Сопровождать Горбачёва в поездках по стране от «Советской России» пришлось мне. Одна из таких поездок – на Дальний Восток – запомнилась особенно. И даже не сама поездка, а то, что за ней последовало.
Горбачёв сначала побывал во Владивостоке, потом – в Хабаровске. А мы – я и наши дальневосточные собкоры Владимир Мамонтов (ныне – президент «Известий») и Игорь Коц (ныне – шеф-редактор журнала «Родина») – ездили за ним и писали об этом в родную газету.
Завершилась поездка, я вернулся в редакцию. И тут меня вызывает главред и заставляет писать по итогам генсековского вояжа передовую статью.
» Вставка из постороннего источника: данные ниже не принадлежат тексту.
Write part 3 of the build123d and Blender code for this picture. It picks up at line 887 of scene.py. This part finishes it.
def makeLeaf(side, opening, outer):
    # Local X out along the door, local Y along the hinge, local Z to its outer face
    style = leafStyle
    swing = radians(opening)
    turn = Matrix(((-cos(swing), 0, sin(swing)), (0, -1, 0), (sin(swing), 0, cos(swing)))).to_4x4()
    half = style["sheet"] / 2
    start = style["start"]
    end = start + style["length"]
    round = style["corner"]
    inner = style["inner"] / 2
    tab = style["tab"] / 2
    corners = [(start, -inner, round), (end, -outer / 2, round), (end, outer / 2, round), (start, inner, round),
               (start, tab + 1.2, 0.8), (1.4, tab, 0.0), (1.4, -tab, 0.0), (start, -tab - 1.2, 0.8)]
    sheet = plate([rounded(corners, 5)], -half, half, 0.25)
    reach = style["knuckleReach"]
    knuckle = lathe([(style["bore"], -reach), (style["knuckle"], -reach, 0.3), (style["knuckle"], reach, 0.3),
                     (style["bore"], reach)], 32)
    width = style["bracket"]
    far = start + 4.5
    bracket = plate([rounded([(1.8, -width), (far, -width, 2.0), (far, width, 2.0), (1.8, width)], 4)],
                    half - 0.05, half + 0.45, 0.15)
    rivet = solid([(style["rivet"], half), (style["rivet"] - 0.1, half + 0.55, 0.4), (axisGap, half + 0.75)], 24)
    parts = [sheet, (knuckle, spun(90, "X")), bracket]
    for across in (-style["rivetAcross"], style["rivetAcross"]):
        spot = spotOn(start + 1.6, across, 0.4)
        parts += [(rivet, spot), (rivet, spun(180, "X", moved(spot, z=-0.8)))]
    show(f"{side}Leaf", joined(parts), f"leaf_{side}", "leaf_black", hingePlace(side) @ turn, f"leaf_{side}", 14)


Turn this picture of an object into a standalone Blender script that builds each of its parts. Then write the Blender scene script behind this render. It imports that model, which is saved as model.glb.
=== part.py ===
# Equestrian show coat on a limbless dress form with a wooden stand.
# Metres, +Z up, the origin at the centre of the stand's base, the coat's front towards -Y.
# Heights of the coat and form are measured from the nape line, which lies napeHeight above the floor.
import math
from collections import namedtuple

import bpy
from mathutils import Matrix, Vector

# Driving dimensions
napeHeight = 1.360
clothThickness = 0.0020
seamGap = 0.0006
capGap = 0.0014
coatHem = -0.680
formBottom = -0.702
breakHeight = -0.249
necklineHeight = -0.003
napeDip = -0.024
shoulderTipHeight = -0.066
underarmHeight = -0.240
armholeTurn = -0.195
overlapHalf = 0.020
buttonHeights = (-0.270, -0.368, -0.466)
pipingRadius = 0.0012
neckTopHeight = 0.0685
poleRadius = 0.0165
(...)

Такие «передовые» шли в газете под рубрикой «Размышление публициста». (Редакционные остроумцы называли их «Измышления публициста».) Ну надо – так надо, дело привычное. Написал.
Чудеса начались на следующий день. Из Хабаровска звонит Володя Мамонтов.
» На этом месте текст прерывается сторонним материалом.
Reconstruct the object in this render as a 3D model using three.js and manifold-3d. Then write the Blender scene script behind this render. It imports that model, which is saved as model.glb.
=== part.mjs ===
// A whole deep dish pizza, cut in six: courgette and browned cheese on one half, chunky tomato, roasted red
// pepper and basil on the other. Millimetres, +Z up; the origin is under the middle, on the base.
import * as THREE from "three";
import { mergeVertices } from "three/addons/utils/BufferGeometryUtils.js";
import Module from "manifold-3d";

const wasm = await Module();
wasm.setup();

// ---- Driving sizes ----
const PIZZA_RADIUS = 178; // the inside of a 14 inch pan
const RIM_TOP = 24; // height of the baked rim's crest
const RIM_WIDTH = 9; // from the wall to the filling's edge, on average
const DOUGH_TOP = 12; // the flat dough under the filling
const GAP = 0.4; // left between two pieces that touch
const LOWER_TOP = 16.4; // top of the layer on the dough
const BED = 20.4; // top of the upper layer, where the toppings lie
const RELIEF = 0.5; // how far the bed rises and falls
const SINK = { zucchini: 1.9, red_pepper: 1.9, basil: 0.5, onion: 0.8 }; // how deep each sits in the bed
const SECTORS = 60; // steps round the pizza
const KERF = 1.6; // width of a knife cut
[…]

– Николай Николаевич! – кричит он в трубку. – Вы даже не представляете, каким успехом пользуется ваш размышлизм. Номер на части рвут, ксерокопируют, у газетных витрин – толпы.
Слушаю я его и почти физически ощущаю, как раздуваюсь от гордости. Какой я, оказывается, молодец, какой замечательный журналист, если мои заметки вызвали такой читательский восторг! Прямо-таки – публицист «ленинской школы». Но лопнуть от гордости я не успел, потому что всё моё тщеславие Володя тут же без жалости прихлопнул.
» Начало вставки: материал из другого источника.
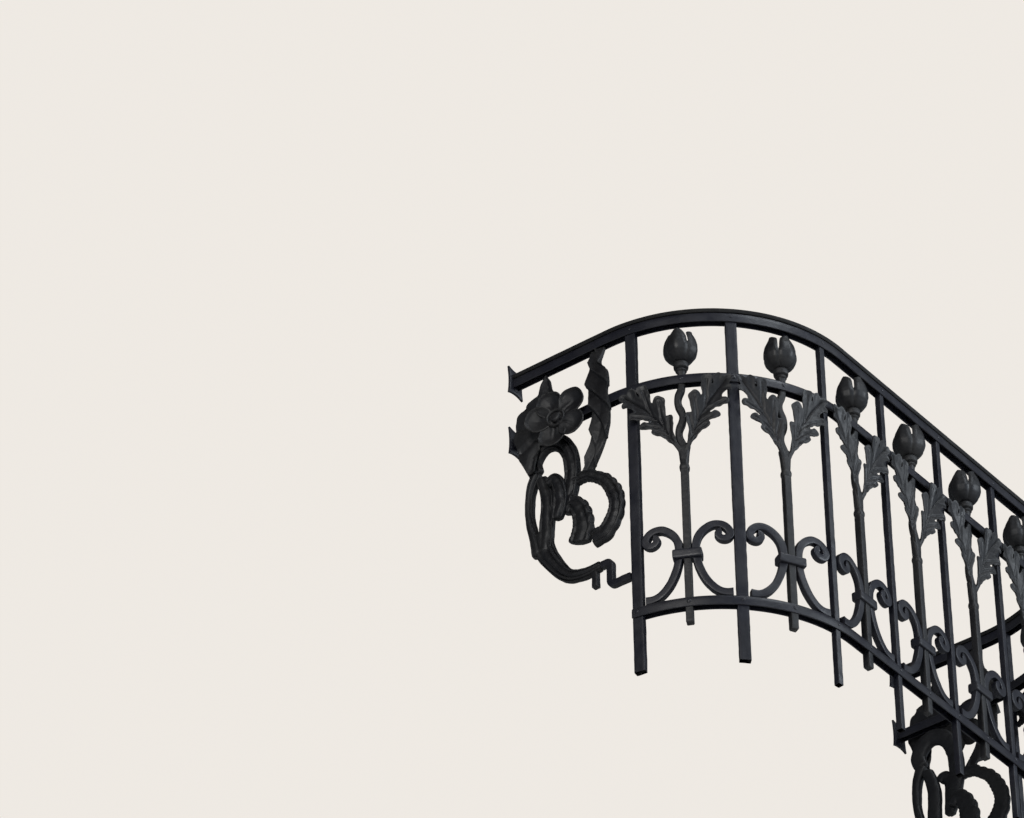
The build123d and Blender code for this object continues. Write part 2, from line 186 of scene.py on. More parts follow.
class Iron:
    """Points and faces of one forging, gathered in millimetres."""

    def __init__(self):
        self.points = []
        self.faces = []
        self.count = 0

    def add(self, points, place):
        first = self.count
        self.points.append(moved(points, place))
        self.count += len(points)
        return first

    def skin(self, rows, place=UNMOVED):
        """Lays a tube over rows of points and shuts both its ends."""
        rows = np.asarray(rows, float)
        count, width = rows.shape[:2]
        first = self.add(rows.reshape(-1, 3), place)
        for row in range(count - 1):
            for column in range(width):
                a = first + row * width + column
                b = first + row * width + (column + 1) % width
                self.faces.append((a, b, b + width, a + width))
        last = first + (count - 1) * width
        self.faces.append(tuple(range(first + width - 1, first - 1, -1)))
        self.faces.append(tuple(range(last, last + width)))

    def close(self, sheet, front, back, place):
        """Lays a sheet's faces over its front and back points and fills its rim."""
        faces, rim = sheet
        first = self.add(front, place)
        second = self.add(back, place)
        for face in faces:
            self.faces.append(tuple(first + corner for corner in face))
            self.faces.append(tuple(second + corner for corner in reversed(face)))
        for a, b in rim:
            self.faces.append((first + b, first + a, second + a, second + b))

    def shell(self, front, back, place):
        """Closes two grids of points, one behind the other."""
        rows, columns = np.shape(front)[:2]
        faces = []
        for row in range(rows - 1):
            for column in range(columns - 1):
                a = row * columns + column
                faces.append((a, a + 1, a + columns + 1, a + columns))
        rim = list(range(columns))
        rim += [row * columns + columns - 1 for row in range(1, rows)]
        rim += [(rows - 1) * columns + column for column in range(columns - 2, -1, -1)]
        rim += [row * columns for row in range(rows - 2, 0, -1)]
        sheet = (faces, list(zip(rim, rim[1:] + rim[:1])))
        self.close(sheet, np.reshape(front, (-1, 3)), np.reshape(back, (-1, 3)), place)

    def cut(self, sheet, x, y, front, back, place):
        """Closes a cut sheet from the places of its points and the heights of its two faces."""
        self.close(sheet, np.stack([x, y, front], axis=1), np.stack([x, y, back], axis=1), place)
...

– Да ладно, – сказал он, – тут другое: у вас там есть одна фраза, просто гениальная. Ну там, где вы пишете о встрече Горбачёва с людьми.
А дело в том, что, посещая тот или иной город, Михаил Сергеевич часто останавливал на улицах свой кортеж, выходил из машины «к народу» и вступал с этим народом «в непринуждённую беседу». Тогда это было непривычно и встречалось с восторгом. Слова «популизм» в то время ещё не знали.
Слушаю я Володю и пытаюсь вспомнить: какую же такую гениальную фразу я написал?
– Ну в середине, – говорит Володя, – там, где у вас люди говорят Горбачёву «всё откровенно и без утайки: о белом – белое, о чёрном – чёрное». Нашли?
Володя Мамонтов на том конце провода продолжает восхищаться, а я перечитываю этот пассаж и никак не могу взять в толк – что уж в нём такого гениального? Фраза как фраза, можно даже сказать, журналистский штамп, лень было поискать менее затёртые слова.
– Ну как же! – кричит Володя. – Вы разве не специально так написали? Вы разве не Чёрного имели в виду?
И только тут до меня доходит, что фамилия первого секретаря Хабаровского крайкома КПСС – Чёрный! Будучи членом ЦК и «хозяином» края, он относился к тем «священным коровам», критика которых в прессе была в то время невозможна. И хабаровчане, как и наш собкор, сочли фразу «о чёрном – чёрное» смелым журналистским приколом.
Почему я сейчас вспомнил эту почти анекдотичную историю? Потому, что в ней странным образом во многом отражается тогдашняя журналистика. Надо было суметь написать правду «о чёрном» так, чтобы верховное начальство и бдительная цензура не помешали это сделать, а читатели говорили друг другу: «Ты видел сегодня «Советскую Россию»? Обязательно прочитай!»
Если бы я написал фразу «о чёрном – чёрное» специально, я бы, наверное, долго ей гордился. Но, видит бог, это получилось случайно.